[DIRECTIONS]:
Only the lines starting at the one with "disc = disc.makeChamfer(FACE_EDGE_BREAK, face_edges)" and ending at the one with "points = [vertex.co" should be copied, exactly and with both ends kept.

[MATERIAL PROVIDED]:
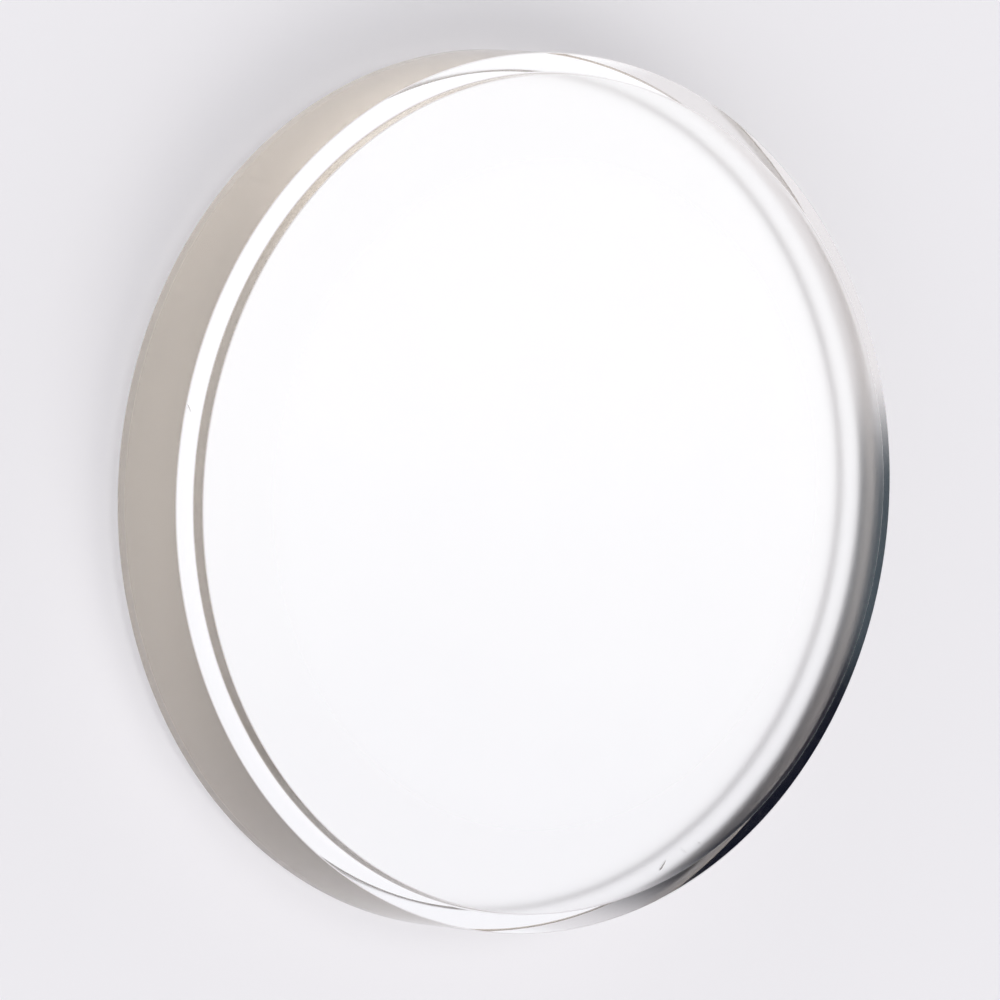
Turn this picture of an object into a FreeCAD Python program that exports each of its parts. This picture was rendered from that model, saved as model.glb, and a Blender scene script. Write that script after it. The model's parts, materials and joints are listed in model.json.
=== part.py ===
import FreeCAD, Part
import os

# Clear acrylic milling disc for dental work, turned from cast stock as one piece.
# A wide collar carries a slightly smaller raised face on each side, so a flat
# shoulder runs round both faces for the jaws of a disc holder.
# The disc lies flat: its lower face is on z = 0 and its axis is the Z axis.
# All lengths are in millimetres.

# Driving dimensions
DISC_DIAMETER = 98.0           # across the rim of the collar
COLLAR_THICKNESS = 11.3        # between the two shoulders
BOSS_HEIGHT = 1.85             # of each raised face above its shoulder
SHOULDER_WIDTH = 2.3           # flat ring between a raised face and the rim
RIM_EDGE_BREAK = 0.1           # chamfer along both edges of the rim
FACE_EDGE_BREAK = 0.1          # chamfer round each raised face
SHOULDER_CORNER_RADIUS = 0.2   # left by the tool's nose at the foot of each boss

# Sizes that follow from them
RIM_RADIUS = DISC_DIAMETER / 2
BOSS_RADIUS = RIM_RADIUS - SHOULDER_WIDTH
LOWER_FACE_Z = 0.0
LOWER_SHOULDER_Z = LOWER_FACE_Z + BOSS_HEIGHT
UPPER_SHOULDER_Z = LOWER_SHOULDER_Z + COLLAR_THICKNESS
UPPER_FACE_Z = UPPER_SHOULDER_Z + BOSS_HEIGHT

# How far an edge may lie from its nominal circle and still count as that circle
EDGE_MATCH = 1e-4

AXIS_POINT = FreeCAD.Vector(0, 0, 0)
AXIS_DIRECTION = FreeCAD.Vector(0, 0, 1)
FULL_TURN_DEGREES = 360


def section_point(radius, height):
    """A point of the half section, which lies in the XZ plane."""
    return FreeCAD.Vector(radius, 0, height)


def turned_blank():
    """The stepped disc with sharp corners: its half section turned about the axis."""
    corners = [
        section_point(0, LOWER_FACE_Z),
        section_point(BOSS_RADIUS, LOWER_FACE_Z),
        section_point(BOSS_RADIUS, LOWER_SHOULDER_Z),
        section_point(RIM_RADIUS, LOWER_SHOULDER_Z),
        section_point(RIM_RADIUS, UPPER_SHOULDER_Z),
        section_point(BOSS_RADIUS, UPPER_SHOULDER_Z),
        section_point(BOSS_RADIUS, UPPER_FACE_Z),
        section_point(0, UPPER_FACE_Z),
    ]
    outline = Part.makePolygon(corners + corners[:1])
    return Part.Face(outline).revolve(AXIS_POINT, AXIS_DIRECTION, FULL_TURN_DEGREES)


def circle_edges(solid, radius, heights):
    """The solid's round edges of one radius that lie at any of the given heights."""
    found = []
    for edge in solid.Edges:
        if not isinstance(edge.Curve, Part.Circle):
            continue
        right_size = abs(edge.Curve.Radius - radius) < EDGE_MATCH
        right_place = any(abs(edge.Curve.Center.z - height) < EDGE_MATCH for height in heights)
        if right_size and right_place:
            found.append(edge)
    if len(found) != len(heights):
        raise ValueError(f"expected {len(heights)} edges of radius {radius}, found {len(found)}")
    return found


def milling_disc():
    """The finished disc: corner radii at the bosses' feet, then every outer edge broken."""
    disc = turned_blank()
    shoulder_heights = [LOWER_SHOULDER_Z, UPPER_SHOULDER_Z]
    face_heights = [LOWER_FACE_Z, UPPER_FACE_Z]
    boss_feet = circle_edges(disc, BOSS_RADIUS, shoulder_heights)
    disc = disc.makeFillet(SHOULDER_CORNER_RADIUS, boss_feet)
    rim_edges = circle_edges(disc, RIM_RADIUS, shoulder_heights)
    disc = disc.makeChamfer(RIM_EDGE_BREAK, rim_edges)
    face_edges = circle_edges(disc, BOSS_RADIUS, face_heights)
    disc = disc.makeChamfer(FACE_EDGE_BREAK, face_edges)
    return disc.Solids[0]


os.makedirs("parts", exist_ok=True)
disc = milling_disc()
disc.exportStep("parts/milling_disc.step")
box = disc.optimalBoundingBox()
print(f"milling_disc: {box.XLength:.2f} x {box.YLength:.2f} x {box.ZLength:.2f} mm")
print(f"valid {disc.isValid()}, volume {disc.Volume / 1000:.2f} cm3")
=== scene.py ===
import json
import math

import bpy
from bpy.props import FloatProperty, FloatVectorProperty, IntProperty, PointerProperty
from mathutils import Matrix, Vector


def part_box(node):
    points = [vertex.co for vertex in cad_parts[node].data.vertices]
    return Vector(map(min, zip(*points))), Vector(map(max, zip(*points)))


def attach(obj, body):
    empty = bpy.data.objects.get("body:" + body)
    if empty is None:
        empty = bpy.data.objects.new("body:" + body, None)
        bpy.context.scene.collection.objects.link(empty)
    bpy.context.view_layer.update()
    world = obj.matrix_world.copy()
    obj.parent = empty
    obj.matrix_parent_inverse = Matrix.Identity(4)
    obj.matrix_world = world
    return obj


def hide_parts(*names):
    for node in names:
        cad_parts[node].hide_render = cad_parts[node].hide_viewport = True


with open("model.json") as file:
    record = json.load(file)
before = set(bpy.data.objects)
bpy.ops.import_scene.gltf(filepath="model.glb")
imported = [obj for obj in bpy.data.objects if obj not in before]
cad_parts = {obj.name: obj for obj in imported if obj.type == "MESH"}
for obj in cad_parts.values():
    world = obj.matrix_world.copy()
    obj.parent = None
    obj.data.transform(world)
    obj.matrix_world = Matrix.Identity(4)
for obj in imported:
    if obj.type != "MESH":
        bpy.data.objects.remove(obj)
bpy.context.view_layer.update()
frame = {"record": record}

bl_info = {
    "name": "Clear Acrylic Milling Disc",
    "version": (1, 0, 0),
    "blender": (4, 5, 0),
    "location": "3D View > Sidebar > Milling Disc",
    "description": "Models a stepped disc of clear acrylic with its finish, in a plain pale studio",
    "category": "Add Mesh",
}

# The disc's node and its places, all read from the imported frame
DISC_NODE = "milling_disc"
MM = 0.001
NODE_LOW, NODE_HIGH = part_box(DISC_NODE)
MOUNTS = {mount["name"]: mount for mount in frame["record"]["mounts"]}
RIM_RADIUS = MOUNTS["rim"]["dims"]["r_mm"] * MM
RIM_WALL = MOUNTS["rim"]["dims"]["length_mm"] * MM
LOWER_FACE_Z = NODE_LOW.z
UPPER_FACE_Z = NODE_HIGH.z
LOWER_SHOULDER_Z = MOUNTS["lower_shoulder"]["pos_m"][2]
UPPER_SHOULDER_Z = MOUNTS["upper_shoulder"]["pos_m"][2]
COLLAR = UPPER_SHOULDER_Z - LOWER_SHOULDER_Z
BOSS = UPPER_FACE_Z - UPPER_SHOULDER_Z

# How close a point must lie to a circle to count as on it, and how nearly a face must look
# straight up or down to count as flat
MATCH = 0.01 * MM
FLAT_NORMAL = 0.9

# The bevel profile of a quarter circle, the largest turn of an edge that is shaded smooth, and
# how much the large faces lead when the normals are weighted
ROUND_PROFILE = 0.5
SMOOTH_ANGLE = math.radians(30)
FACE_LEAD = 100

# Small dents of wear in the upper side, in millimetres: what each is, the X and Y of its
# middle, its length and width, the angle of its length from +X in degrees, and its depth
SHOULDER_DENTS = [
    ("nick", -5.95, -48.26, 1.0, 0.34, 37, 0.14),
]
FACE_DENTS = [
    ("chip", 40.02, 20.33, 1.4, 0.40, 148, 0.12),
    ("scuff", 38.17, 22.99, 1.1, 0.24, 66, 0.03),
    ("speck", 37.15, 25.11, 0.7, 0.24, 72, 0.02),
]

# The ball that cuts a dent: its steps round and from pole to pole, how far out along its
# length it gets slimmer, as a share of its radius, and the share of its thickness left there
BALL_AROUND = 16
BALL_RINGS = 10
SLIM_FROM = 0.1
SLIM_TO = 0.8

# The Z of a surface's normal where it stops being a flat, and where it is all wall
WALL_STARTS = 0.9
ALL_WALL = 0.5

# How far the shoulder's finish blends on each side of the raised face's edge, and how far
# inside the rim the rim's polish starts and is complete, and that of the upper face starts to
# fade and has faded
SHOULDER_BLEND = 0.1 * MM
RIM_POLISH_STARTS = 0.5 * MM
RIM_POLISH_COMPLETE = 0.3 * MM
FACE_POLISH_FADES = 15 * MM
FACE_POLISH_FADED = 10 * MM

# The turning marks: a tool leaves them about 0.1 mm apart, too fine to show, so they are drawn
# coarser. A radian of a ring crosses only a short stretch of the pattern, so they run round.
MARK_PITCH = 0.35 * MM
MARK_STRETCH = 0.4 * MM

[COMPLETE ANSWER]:
    disc = disc.makeChamfer(FACE_EDGE_BREAK, face_edges)
    return disc.Solids[0]


os.makedirs("parts", exist_ok=True)
disc = milling_disc()
disc.exportStep("parts/milling_disc.step")
box = disc.optimalBoundingBox()
print(f"milling_disc: {box.XLength:.2f} x {box.YLength:.2f} x {box.ZLength:.2f} mm")
print(f"valid {disc.isValid()}, volume {disc.Volume / 1000:.2f} cm3")
=== scene.py ===
import json
import math

import bpy
from bpy.props import FloatProperty, FloatVectorProperty, IntProperty, PointerProperty
from mathutils import Matrix, Vector


def part_box(node):
    points = [vertex.co for vertex in cad_parts[node].data.vertices]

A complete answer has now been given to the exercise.